WHAT TO WORK ON => Repeat the whole of the data, keeping every detail the same.

SOURCE MATERIAL =>
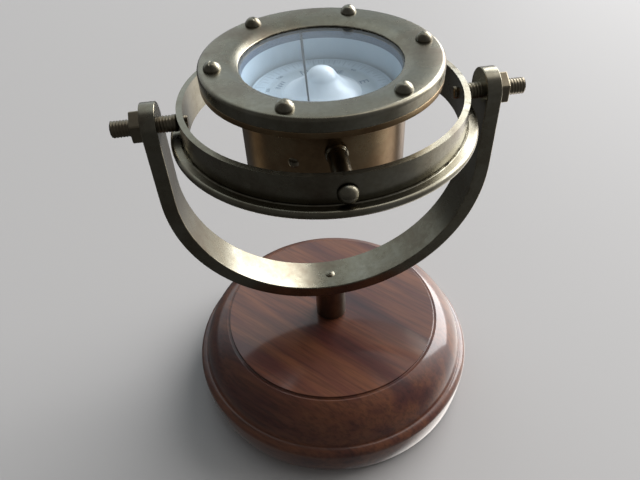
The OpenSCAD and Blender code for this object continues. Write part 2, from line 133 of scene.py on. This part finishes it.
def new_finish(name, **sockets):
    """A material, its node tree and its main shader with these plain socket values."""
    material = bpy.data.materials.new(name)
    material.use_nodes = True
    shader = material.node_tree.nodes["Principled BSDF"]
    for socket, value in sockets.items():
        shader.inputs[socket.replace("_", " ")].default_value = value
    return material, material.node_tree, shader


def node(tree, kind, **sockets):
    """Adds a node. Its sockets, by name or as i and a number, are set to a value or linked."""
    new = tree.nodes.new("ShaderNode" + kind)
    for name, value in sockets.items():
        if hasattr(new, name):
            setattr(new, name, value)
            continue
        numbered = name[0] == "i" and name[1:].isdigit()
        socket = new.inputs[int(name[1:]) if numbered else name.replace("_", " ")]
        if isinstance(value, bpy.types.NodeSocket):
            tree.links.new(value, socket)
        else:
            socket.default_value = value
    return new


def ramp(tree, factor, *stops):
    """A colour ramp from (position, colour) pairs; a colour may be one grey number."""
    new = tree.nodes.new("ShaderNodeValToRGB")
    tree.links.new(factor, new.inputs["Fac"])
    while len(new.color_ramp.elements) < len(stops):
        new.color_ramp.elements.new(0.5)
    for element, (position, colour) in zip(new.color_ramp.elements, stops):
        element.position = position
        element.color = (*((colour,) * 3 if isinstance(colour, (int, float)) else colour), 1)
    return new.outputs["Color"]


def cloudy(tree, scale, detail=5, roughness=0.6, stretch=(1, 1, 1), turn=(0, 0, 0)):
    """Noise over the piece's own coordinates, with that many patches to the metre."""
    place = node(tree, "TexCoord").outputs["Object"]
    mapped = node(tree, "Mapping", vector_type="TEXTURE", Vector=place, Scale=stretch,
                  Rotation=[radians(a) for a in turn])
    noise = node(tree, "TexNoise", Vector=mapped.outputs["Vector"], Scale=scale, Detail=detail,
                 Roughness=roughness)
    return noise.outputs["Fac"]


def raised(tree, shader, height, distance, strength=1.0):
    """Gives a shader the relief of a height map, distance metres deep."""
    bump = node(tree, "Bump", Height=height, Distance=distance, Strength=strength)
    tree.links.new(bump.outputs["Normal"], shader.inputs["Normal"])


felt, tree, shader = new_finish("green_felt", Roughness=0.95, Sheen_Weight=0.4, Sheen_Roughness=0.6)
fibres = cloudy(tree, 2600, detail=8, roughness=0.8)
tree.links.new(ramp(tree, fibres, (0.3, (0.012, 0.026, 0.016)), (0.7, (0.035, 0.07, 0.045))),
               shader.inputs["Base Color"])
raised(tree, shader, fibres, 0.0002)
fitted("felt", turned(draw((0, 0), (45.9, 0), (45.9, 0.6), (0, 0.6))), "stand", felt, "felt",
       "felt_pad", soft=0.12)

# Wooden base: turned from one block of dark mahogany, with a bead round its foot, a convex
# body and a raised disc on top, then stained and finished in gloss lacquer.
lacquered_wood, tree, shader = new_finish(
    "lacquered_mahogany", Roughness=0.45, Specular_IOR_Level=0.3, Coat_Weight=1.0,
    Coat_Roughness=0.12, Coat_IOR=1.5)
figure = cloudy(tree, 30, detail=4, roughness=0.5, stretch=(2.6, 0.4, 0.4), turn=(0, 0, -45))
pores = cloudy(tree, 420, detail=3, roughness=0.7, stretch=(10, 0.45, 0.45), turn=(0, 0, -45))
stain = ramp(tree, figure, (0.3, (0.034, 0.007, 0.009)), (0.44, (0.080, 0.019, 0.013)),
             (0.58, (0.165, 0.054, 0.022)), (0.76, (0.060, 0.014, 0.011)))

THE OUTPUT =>
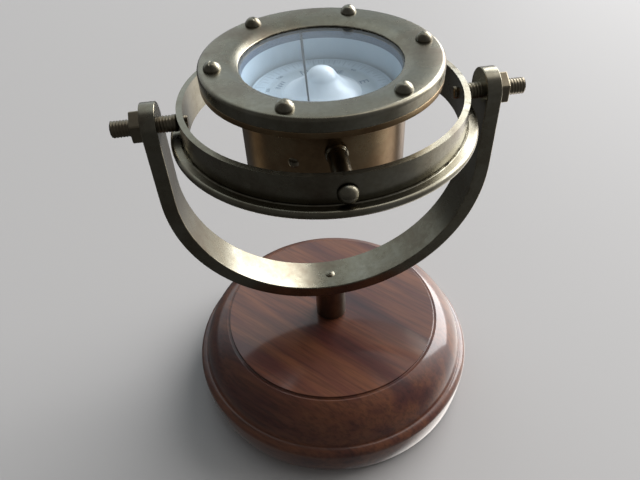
The OpenSCAD and Blender code for this object continues. Write part 2, from line 133 of scene.py on. This part finishes it.
def new_finish(name, **sockets):
    """A material, its node tree and its main shader with these plain socket values."""
    material = bpy.data.materials.new(name)
    material.use_nodes = True
    shader = material.node_tree.nodes["Principled BSDF"]
    for socket, value in sockets.items():
        shader.inputs[socket.replace("_", " ")].default_value = value
    return material, material.node_tree, shader


def node(tree, kind, **sockets):
    """Adds a node. Its sockets, by name or as i and a number, are set to a value or linked."""
    new = tree.nodes.new("ShaderNode" + kind)
    for name, value in sockets.items():
        if hasattr(new, name):
            setattr(new, name, value)
            continue
        numbered = name[0] == "i" and name[1:].isdigit()
        socket = new.inputs[int(name[1:]) if numbered else name.replace("_", " ")]
        if isinstance(value, bpy.types.NodeSocket):
            tree.links.new(value, socket)
        else:
            socket.default_value = value
    return new


def ramp(tree, factor, *stops):
    """A colour ramp from (position, colour) pairs; a colour may be one grey number."""
    new = tree.nodes.new("ShaderNodeValToRGB")
    tree.links.new(factor, new.inputs["Fac"])
    while len(new.color_ramp.elements) < len(stops):
        new.color_ramp.elements.new(0.5)
    for element, (position, colour) in zip(new.color_ramp.elements, stops):
        element.position = position
        element.color = (*((colour,) * 3 if isinstance(colour, (int, float)) else colour), 1)
    return new.outputs["Color"]


def cloudy(tree, scale, detail=5, roughness=0.6, stretch=(1, 1, 1), turn=(0, 0, 0)):
    """Noise over the piece's own coordinates, with that many patches to the metre."""
    place = node(tree, "TexCoord").outputs["Object"]
    mapped = node(tree, "Mapping", vector_type="TEXTURE", Vector=place, Scale=stretch,
                  Rotation=[radians(a) for a in turn])
    noise = node(tree, "TexNoise", Vector=mapped.outputs["Vector"], Scale=scale, Detail=detail,
                 Roughness=roughness)
    return noise.outputs["Fac"]


def raised(tree, shader, height, distance, strength=1.0):
    """Gives a shader the relief of a height map, distance metres deep."""
    bump = node(tree, "Bump", Height=height, Distance=distance, Strength=strength)
    tree.links.new(bump.outputs["Normal"], shader.inputs["Normal"])


felt, tree, shader = new_finish("green_felt", Roughness=0.95, Sheen_Weight=0.4, Sheen_Roughness=0.6)
fibres = cloudy(tree, 2600, detail=8, roughness=0.8)
tree.links.new(ramp(tree, fibres, (0.3, (0.012, 0.026, 0.016)), (0.7, (0.035, 0.07, 0.045))),
               shader.inputs["Base Color"])
raised(tree, shader, fibres, 0.0002)
fitted("felt", turned(draw((0, 0), (45.9, 0), (45.9, 0.6), (0, 0.6))), "stand", felt, "felt",
       "felt_pad", soft=0.12)

# Wooden base: turned from one block of dark mahogany, with a bead round its foot, a convex
# body and a raised disc on top, then stained and finished in gloss lacquer.
lacquered_wood, tree, shader = new_finish(
    "lacquered_mahogany", Roughness=0.45, Specular_IOR_Level=0.3, Coat_Weight=1.0,
    Coat_Roughness=0.12, Coat_IOR=1.5)
figure = cloudy(tree, 30, detail=4, roughness=0.5, stretch=(2.6, 0.4, 0.4), turn=(0, 0, -45))
pores = cloudy(tree, 420, detail=3, roughness=0.7, stretch=(10, 0.45, 0.45), turn=(0, 0, -45))
stain = ramp(tree, figure, (0.3, (0.034, 0.007, 0.009)), (0.44, (0.080, 0.019, 0.013)),
             (0.58, (0.165, 0.054, 0.022)), (0.76, (0.060, 0.014, 0.011)))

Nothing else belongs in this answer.